Sie vermitteln ja immer noch – nur andere Sachen …
Genau, das macht mir auch Spaß. Ich freu mich immer, wenn Studenten in mein Büro kommen und wenn’s ein bisschen persönlicher wird. Meistens beantworte ich die Anfragen ja über Mail. Ich könnte nicht jeden Fall persönlich besprechen. Dann wäre hier eine Schlange vorm Büro und die Leute müssten ewig warten. Aber wenn mal jemand kommt, dann lerne ich die Studierenden so auch kennen. Und von denen habe einen sehr guten Eindruck – ich sage das jetzt nicht, weil ich gerade ein Interview für die LiteraListen gebe! Die Studierenden stellen ihre Fragen präzise, sie sind nett, sie sind aufgeschlossen dem System gegenüber.
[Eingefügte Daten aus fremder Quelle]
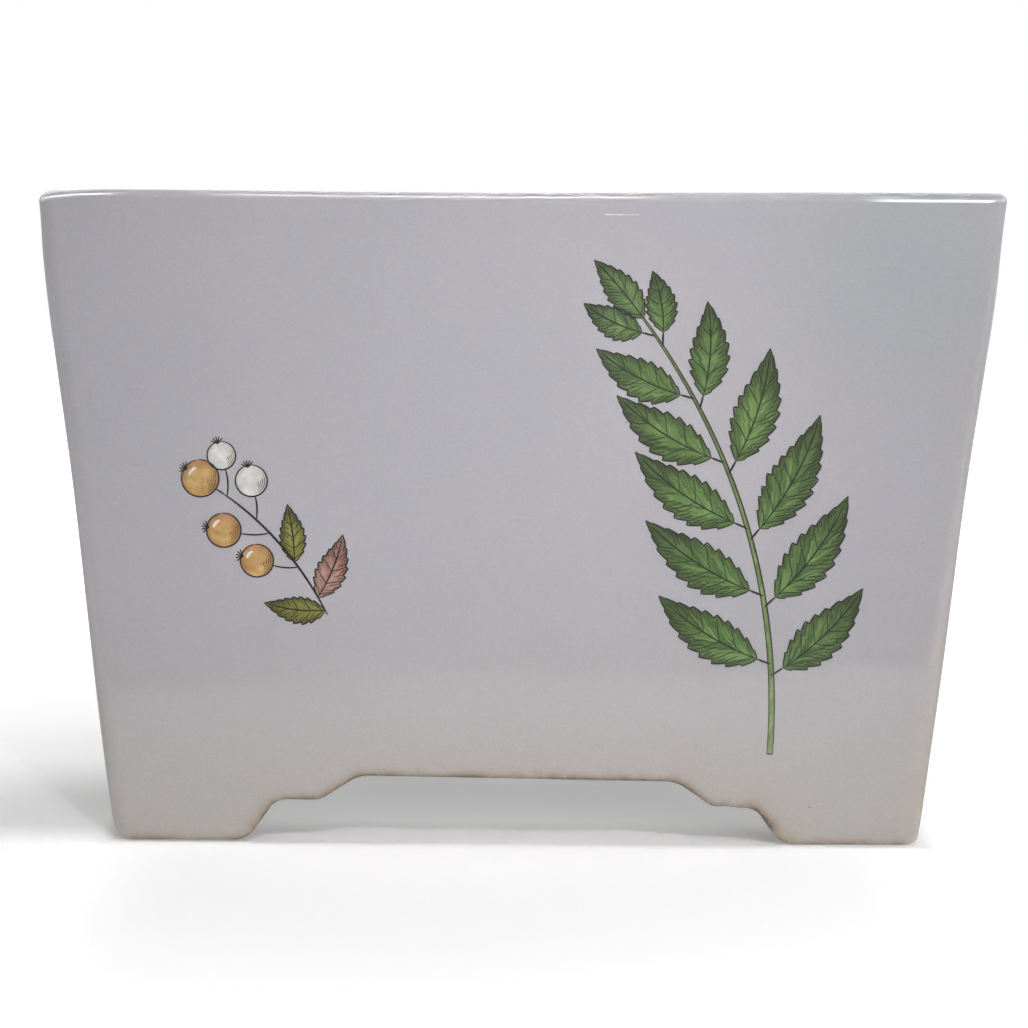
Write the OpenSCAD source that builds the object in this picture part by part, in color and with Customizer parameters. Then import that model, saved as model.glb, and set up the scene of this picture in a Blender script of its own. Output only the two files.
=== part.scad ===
// Square footed planter, built from clay slabs.
// Four leaning walls are mitred and luted at the corners, a floor slab sits between them
// above the arched feet, and coils of clay are pressed into the inside seams.
// Millimetres. It stands on z = 0, centred on the z axis, with its front towards -y.

/* [Outside] */
// Width over two opposite outer faces, drawn on to the height of the rim
top_w = 300; // [280:1:330]
// Width over two opposite outer faces at the soles of the feet
base_w = 258; // [240:1:276]
// Height from the soles to the top of the rim
height = 207; // [180:1:240]
// Radius of the upright outer corners
corner_r = 6; // [4:0.5:8]

/* [Slabs] */
// Thickness of a wall slab, square to its face
wall_t = 9; // [7:0.5:11]
// Radius of the rim's outer and inner edges
rim_r = 3; // [2:0.25:3.25]
// Thickness of the floor slab
floor_t = 10; // [8:0.5:14]
// Height of the floor's underside above the top of the arches
floor_lift = 3; // [1:0.5:8]
// Radius of the drain hole
drain_r = 9; // [6:0.5:14]

/* [Feet] */
// Width of a foot on the ground, from the outer corner to the start of the arch
foot_w = 42; // [34:1:50]
// Height of the top of the arch between the feet
arch_h = 21; // [18:0.5:26]
// Height of the small shelf in the arch's outline
shelf_h = 12.7; // [10:0.1:15]
// Sideways run of the steep rise from a foot to its shelf
rise_run = 10; // [6:0.5:14]
// Width of the shelf
shelf_w = 14; // [10:0.5:20]
// Sideways run of the gentle rise from a shelf to the top of the arch
brow_run = 12.5; // [8:0.5:18]
// Radius at the inner end of a foot's sole
toe_r = 9; // [5:0.5:12]
// Radius where the steep rise meets the shelf
heel_r = 7; // [4:0.5:10]
// Radius where the shelf turns up again
shelf_r = 9; // [5:0.5:12]
// Radius where the gentle rise meets the top of the arch
brow_r = 11; // [6:0.5:14]
// Radius of a sole's outer edge
sole_out_r = 2.5; // [1.5:0.25:4]
// Radius of a sole's inner edge
sole_in_r = 1.5; // [1:0.25:2]

/* [Coils] */
// Width of a pressed coil along each of the two faces that it joins
coil_leg = 8; // [5:0.5:10]
// Radius of the fingertip that hollows a pressed coil
finger_r = 14; // [12:0.5:20]
// Height above the ground at which the coils inside the feet end
foot_coil_rise = 2; // [1:0.5:5]

/* [Hidden] */
$fn = 64;
arc_steps = 6;
glaze_colour = [0.72, 0.71, 0.74];
inside_colour = [0.78, 0.77, 0.78];
coil_colour = [0.66, 0.62, 0.58];

// How far the walls lean outwards from upright, in degrees
lean = atan((top_w - base_w) / 2 / height);
// How far a corner line leans, seen square to the upright diagonal plane that holds it
corner_lean = atan(sqrt(2) * tan(lean));
// Half the angle between two neighbouring walls, measured square to their corner line
half_corner = atan(1 / cos(corner_lean));
rim_z = height - rim_r;
floor_z = arch_h + floor_lift;
floor_top = floor_z + floor_t;
reach = top_w;
spare = 1;

// Half width over the outer faces, and between the inner faces, at a height z
function outer_half(z) = base_w / 2 + z * tan(lean);
function inner_half(z) = outer_half(z) - wall_t / cos(lean);
// A point of the wall's section: inset square to the outer face, then up along the wall to height z
function in_wall(inset, z) = [outer_half(z) - inset / cos(lean), z];

function unit(v) = v / norm(v);
// The signed turn from angle a to angle b by the shorter way
function turn(a, b) = b - a > 180 ? b - a - 360 : b - a < -180 ? b - a + 360 : b - a;
// The points of an arc of radius r that eases the corner b of the path a, b, c.
// The radius gives way where the two sides are too short for it.
function eased(a, b, c, r) =
    let (u = unit(a - b), v = unit(c - b), half = acos(u * v) / 2)
    let (back = min(r / tan(half), norm(a - b) / 2, norm(c - b) / 2))
    let (centre = b + unit(u + v) * back / cos(half), near = b + u * back - centre)
    let (far = b + v * back - centre, first = atan2(near.y, near.x))
    let (sweep = turn(first, atan2(far.y, far.x)))
    [for (i = [0:arc_steps]) let (t = first + sweep * i / arc_steps)
        centre + norm(near) * [cos(t), sin(t)]];
// The centre of a circle of radius r through a and b, on the left of the way from a to b
function centre_left(a, b, r) =
    let (along = unit(b - a), half = norm(b - a) / 2)
    (a + b) / 2 + [-along.y, along.x] * sqrt(r * r - half * half);

// What a circle of radius r leaves of the corner at p, whose sides leave along unit vectors u and v
module corner_waste(p, u, v, r) {
    half = acos(u * v) / 2;
    back = r / tan(half);
    difference() {
        polygon([p + u * back, p + u * back - v * spare, p - (u + v) * spare,
            p + v * back - u * spare, p + v * back]);
        translate(p + unit(u + v) * r / sin(half)) circle(r);
    }
}

// The upright section of a wall: x is the distance from the planter's middle, y the height
module wall_section() {
    up = [sin(lean), cos(lean)];
    difference() {
        polygon([in_wall(0, 0), in_wall(0, height), in_wall(wall_t, height), in_wall(wall_t, 0)]);
        corner_waste(in_wall(0, 0), [-1, 0], up, sole_out_r);
        corner_waste(in_wall(wall_t, 0), [1, 0], up, sole_in_r);
        corner_waste(in_wall(0, height), [-1, 0], -up, rim_r);
        corner_waste(in_wall(wall_t, height), [1, 0], -up, rim_r);
    }
}

// The arch's outline on the front face, from the right foot's toe to the left one's
function arch_outline() =
    let (toe = base_w / 2 - foot_w, heel = toe - rise_run)
    let (shelf = heel - shelf_w, brow = shelf - brow_run)
    let (half = [[toe, 0], [heel, shelf_h], [shelf, shelf_h], [brow, arch_h]])
    let (radii = [toe_r, heel_r, shelf_r, brow_r])
    let (path = concat([[base_w / 2, 0]], half,
        [for (i = [3:-1:0]) [-half[i].x, half[i].y]], [[-base_w / 2, 0]]))
    [for (i = [1:8]) each eased(path[i - 1], path[i], path[i + 1], radii[min(i, 9 - i) - 1])];

module arch_void() {
    outline = arch_outline();
    low = [[outline[0].x, -spare], [-outline[0].x, -spare]];
    rotate([90, 0, 0]) linear_extrude(reach) polygon(concat([low[0]], outline, [low[1]]));
}

// Places its children on a corner line. half is the half width there on the ground.
// x then points out of the corner, and z runs up along the line.
module on_corner(half) {
    translate([half, -half, 0]) rotate([0, 0, -45]) rotate([0, corner_lean, 0]) children();
}

// What the round outer corner leaves of the front right corner
module corner_waste_bar() {
    u = [-cos(half_corner), sin(half_corner)];
    on_corner(outer_half(0)) translate([0, 0, -height / 2]) linear_extrude(2 * height)
        corner_waste([0, 0], u, [u.x, -u.y], corner_r);
}

// The quarter of the planter that faces the front, bounded by the mitre planes
module front_quarter() {
    linear_extrude(2 * height) polygon([[0, 0], [reach, -reach], [-reach, -reach]]);
}

// One wall slab in its place at the front
module wall() {
    color(glaze_colour) difference() {
        intersection() {
            rotate([90, 0, -90]) linear_extrude(2 * reach, center = true) wall_section();
            front_quarter();
        }
        arch_void();
        corner_waste_bar();
        mirror([1, 0, 0]) corner_waste_bar();
    }
}

// The space between the walls from height low to height high, as wide as the inner faces leave it
module between_walls(low, high) {
    outline = [[-inner_half(low), low], [inner_half(low), low],
        [inner_half(high), high], [-inner_half(high), high]];
    intersection() {
        rotate([90, 0, 0]) linear_extrude(reach, center = true) polygon(outline);
        rotate([90, 0, 90]) linear_extrude(reach, center = true) polygon(outline);
    }
}

module floor_slab() {
    color(inside_colour) difference() {
        between_walls(floor_z, floor_top);
        translate([0, 0, floor_z - spare]) cylinder(h = floor_t + 2 * spare, r = drain_r);
    }
}

// The section of a pressed coil in the corner at p, with its ends a and b on the two faces.
// The way from a to b keeps the fingertip on its left.
module coil_section(p, a, b) {
    difference() {
        polygon([p, a, b]);
        translate(centre_left(a, b, finger_r)) circle(finger_r);
    }
}

// A coil in the front right upright seam, between the heights low and high
module upright_coil(low, high) {
    leg = coil_leg * [-cos(half_corner), sin(half_corner)];
    color(coil_colour) intersection() {
        on_corner(inner_half(0)) linear_extrude(2 * height)
            coil_section([0, 0], [leg.x, -leg.y], leg);
        translate([0, -reach, low]) cube([reach, reach, high - low]);
    }
}

module corner_coil() upright_coil(floor_top, rim_z);
module foot_coil() upright_coil(foot_coil_rise, floor_z);

// The coil in the front seam between floor and wall, cut short by the upright coils
module floor_coil() {
    p = [inner_half(floor_top), floor_top];
    a = p - [coil_leg, 0];
    b = p + coil_leg * [sin(lean), cos(lean)];
    color(coil_colour) difference() {
        intersection() {
            rotate([90, 0, -90]) linear_extrude(2 * reach, center = true)
                coil_section(p, a, b);
            front_quarter();
        }
        corner_coil();
        mirror([1, 0, 0]) corner_coil();
    }
}

// Turns its children from the front, or the front right, to the next side n times
module side(n) rotate([0, 0, 90 * n]) children();

side(0) wall();  // front_wall
side(1) wall();  // right_wall
side(2) wall();  // rear_wall
side(3) wall();  // left_wall
floor_slab();
side(0) corner_coil();  // corner_coil_front_right
side(1) corner_coil();  // corner_coil_rear_right
side(2) corner_coil();  // corner_coil_rear_left
side(3) corner_coil();  // corner_coil_front_left
side(0) floor_coil();  // floor_coil_front
side(1) floor_coil();  // floor_coil_right
side(2) floor_coil();  // floor_coil_rear
side(3) floor_coil();  // floor_coil_left
side(0) foot_coil();  // foot_coil_front_right
side(1) foot_coil();  // foot_coil_rear_right
side(2) foot_coil();  // foot_coil_rear_left
side(3) foot_coil();  // foot_coil_front_left
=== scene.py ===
# %% [markdown]
# # A square footed planter
# The real object is a pot built by hand from rolled slabs of clay. Four leaning walls are joined at
# the corners, a floor slab sits between them above four bracket feet, and coils of clay are pressed
# into the inside seams. The whole pot is dipped in a pale grey glaze and painted with leaves.
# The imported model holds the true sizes. This script loads it as a fixed frame and dresses it: each
# clay piece gets a finely curved skin with the soft unevenness of handwork, then come the glaze, the
# painting, and the light.

# %% Load the frame
import bpy
import math
import numpy as np
from mathutils import Matrix, Vector


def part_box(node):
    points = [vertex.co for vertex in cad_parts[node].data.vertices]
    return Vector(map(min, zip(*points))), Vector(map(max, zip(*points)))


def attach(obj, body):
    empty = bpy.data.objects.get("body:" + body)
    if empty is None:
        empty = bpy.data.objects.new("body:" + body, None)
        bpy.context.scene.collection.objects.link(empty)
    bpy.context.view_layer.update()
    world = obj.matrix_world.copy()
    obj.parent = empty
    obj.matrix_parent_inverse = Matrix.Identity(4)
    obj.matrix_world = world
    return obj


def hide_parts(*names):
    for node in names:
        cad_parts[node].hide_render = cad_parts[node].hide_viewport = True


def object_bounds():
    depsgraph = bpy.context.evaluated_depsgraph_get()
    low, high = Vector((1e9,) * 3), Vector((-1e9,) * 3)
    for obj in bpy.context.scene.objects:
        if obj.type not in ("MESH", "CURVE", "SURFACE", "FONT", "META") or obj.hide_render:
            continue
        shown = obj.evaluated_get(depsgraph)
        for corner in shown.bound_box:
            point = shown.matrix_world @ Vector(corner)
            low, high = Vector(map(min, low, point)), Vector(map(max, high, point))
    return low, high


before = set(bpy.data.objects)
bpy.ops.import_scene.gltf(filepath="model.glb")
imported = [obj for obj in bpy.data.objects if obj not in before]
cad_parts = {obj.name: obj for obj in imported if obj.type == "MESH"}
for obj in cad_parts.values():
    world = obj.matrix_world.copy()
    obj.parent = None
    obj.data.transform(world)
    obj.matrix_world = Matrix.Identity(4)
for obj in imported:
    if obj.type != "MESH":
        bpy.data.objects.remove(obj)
cad_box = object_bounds()
print("CAD box:", [[round(v, 4) for v in corner] for corner in cad_box])

# %% [markdown]
# ## Sizes
# Everything is in metres, in the model's own frame: z is up, the ground is z = 0, and the painted
# front wall faces -y. A few driving sizes describe the clay, and the rest follows from them. The
# height is read from the frame, so the skin can't drift away from the solid that it covers.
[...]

Ich habe nicht den Eindruck, dass sie von Anfang an mit der Einstellung kommen: „Das System ist scheiße und ich will eigentlich nicht mitmachen und ich such jetzt mal irgendeinen Grund dafür, dass ich’s auch nicht muss.“ Diesen Eindruck hab ich überhaupt nicht.
Sondern?
Es ist keine repräsentative Umfrage, aber nach dem, was ich mitkriege, begrüßt die Mehrheit der Studierenden, dass sie jetzt nicht mehr extra für einen Schein zur Sprechstunde kommen müssen. Stattdessen bekommen sie das sozusagen in Echtzeit übermittelt, egal wo sie sind. Sie müssen nicht in den Sommerferien zur Uni kommen, um ihre Note „abzuholen“, sondern die Studierenden sehen sie im System. Sie müssen sich nur ein Mal anmelden und auch keinen Schein mehr runterladen und ausfüllen.